OBJECTIVE: Draw out every line with the word "part" from the listing below.

MATERIAL TO PROCESS:

************

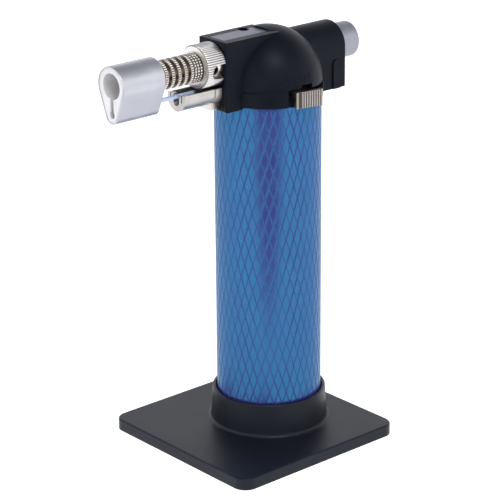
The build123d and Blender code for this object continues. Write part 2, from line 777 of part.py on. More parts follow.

************

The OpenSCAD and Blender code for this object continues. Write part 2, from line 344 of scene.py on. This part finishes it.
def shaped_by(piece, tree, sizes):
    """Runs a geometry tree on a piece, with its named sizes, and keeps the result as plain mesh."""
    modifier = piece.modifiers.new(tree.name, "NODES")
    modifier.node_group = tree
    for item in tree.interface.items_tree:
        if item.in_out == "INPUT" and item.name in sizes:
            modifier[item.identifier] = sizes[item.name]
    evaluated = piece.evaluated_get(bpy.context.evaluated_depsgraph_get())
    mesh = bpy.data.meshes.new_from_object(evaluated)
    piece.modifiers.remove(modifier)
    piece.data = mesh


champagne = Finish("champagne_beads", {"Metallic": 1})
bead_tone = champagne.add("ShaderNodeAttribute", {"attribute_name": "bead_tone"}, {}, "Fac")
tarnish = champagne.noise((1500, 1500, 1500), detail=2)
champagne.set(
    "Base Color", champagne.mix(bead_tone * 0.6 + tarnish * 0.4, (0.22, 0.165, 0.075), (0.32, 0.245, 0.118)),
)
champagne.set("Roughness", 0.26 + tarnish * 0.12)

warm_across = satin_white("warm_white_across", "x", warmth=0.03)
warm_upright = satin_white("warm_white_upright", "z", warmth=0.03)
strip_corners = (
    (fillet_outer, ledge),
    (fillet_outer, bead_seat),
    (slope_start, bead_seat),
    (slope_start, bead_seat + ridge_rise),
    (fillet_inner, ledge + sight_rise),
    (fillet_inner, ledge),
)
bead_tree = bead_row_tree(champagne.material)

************

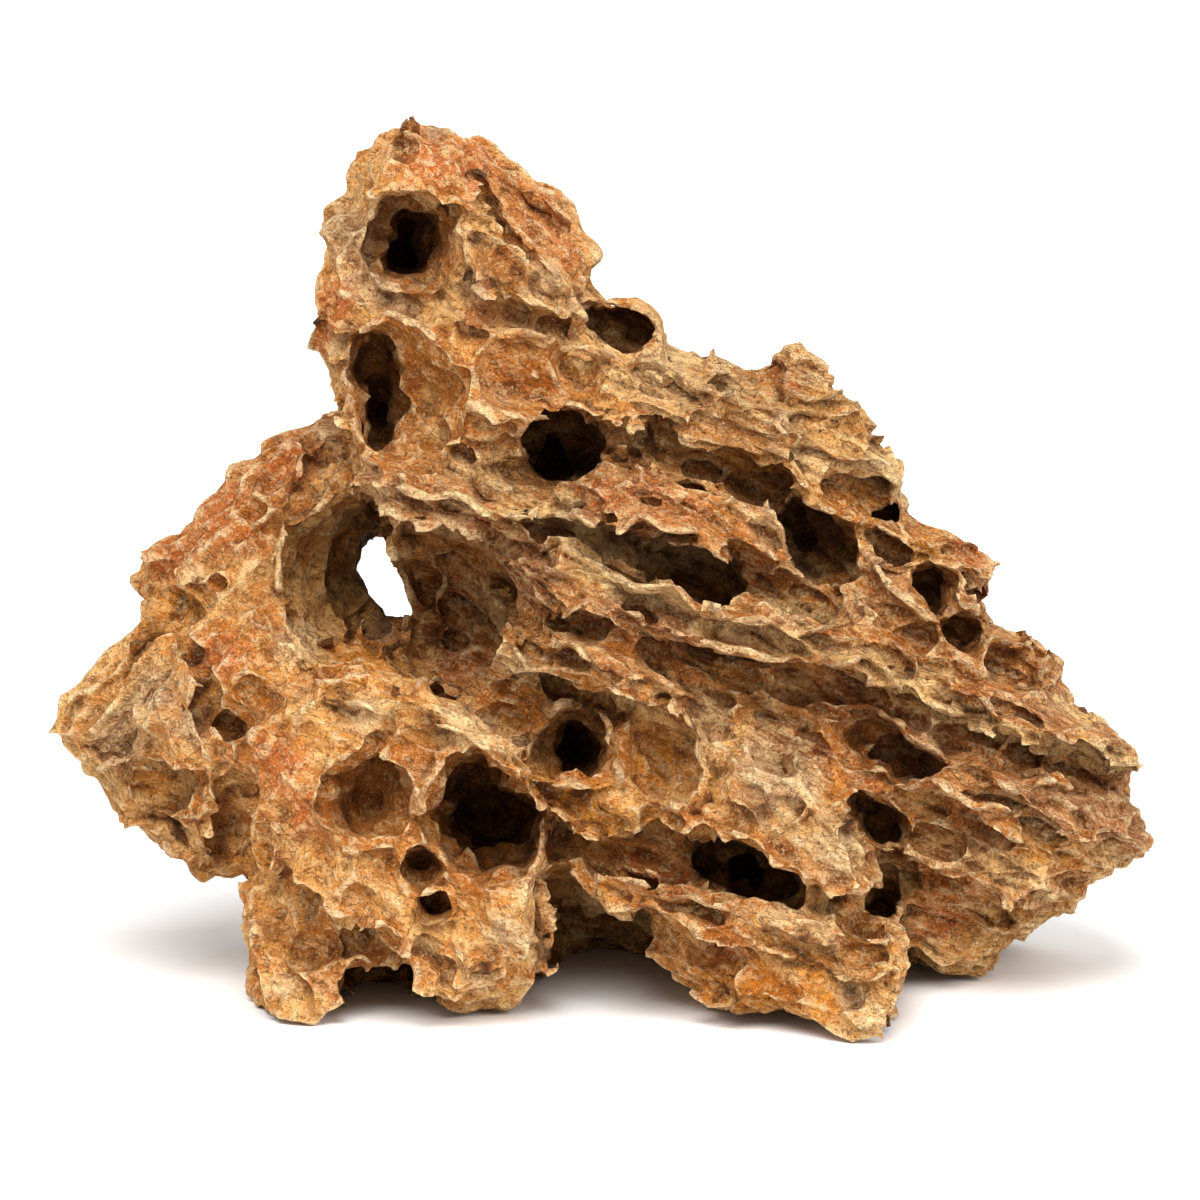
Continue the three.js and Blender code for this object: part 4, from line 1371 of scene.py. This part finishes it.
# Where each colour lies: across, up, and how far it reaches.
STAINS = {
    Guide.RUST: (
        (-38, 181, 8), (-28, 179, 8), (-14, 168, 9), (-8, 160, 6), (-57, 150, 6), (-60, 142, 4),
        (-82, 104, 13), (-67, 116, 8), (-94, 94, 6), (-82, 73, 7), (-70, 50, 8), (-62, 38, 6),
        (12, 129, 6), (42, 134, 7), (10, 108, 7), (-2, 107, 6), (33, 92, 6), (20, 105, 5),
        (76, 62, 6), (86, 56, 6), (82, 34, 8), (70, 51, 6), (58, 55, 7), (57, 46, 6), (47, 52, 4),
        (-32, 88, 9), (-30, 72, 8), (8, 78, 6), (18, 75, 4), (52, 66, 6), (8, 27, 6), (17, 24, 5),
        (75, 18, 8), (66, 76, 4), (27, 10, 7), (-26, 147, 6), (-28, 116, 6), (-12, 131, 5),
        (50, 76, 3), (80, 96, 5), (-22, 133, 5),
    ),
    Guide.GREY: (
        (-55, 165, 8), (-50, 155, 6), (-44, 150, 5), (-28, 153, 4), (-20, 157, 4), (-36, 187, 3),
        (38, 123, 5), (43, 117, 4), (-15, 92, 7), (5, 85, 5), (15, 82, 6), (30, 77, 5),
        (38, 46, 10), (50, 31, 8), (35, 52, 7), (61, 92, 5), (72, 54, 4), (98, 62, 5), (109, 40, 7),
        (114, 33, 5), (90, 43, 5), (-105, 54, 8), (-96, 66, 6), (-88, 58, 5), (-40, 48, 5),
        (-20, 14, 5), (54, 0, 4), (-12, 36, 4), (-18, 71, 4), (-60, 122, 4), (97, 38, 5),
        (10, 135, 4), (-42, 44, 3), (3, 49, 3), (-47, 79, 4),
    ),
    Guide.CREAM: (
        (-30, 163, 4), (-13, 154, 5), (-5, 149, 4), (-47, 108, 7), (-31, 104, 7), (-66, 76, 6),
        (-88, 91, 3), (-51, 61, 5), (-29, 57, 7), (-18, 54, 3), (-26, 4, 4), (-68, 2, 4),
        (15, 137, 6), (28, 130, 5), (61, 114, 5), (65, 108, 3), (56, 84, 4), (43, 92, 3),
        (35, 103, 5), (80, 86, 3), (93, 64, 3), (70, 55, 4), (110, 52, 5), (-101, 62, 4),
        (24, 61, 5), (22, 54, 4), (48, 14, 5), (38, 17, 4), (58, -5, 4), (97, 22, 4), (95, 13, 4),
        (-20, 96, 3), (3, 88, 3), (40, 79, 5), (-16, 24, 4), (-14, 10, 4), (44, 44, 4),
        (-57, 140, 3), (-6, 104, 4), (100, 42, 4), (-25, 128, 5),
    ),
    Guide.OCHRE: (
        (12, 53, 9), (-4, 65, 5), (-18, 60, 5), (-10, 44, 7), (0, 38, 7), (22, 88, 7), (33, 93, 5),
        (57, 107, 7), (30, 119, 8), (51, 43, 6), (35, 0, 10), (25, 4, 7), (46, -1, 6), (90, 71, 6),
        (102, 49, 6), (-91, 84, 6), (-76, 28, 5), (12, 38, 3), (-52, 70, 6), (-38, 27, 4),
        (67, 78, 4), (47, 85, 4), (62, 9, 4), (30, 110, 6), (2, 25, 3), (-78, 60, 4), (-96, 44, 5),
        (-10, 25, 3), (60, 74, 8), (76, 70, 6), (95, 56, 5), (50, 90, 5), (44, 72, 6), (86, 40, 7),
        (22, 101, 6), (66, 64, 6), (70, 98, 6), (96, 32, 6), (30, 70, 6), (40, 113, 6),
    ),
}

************

RESULT FOR THIS EXERCISE:
The build123d and Blender code for this object continues. Write part 2, from line 777 of part.py on. More parts follow.
The OpenSCAD and Blender code for this object continues. Write part 2, from line 344 of scene.py on. This part finishes it.
Continue the three.js and Blender code for this object: part 4, from line 1371 of scene.py. This part finishes it.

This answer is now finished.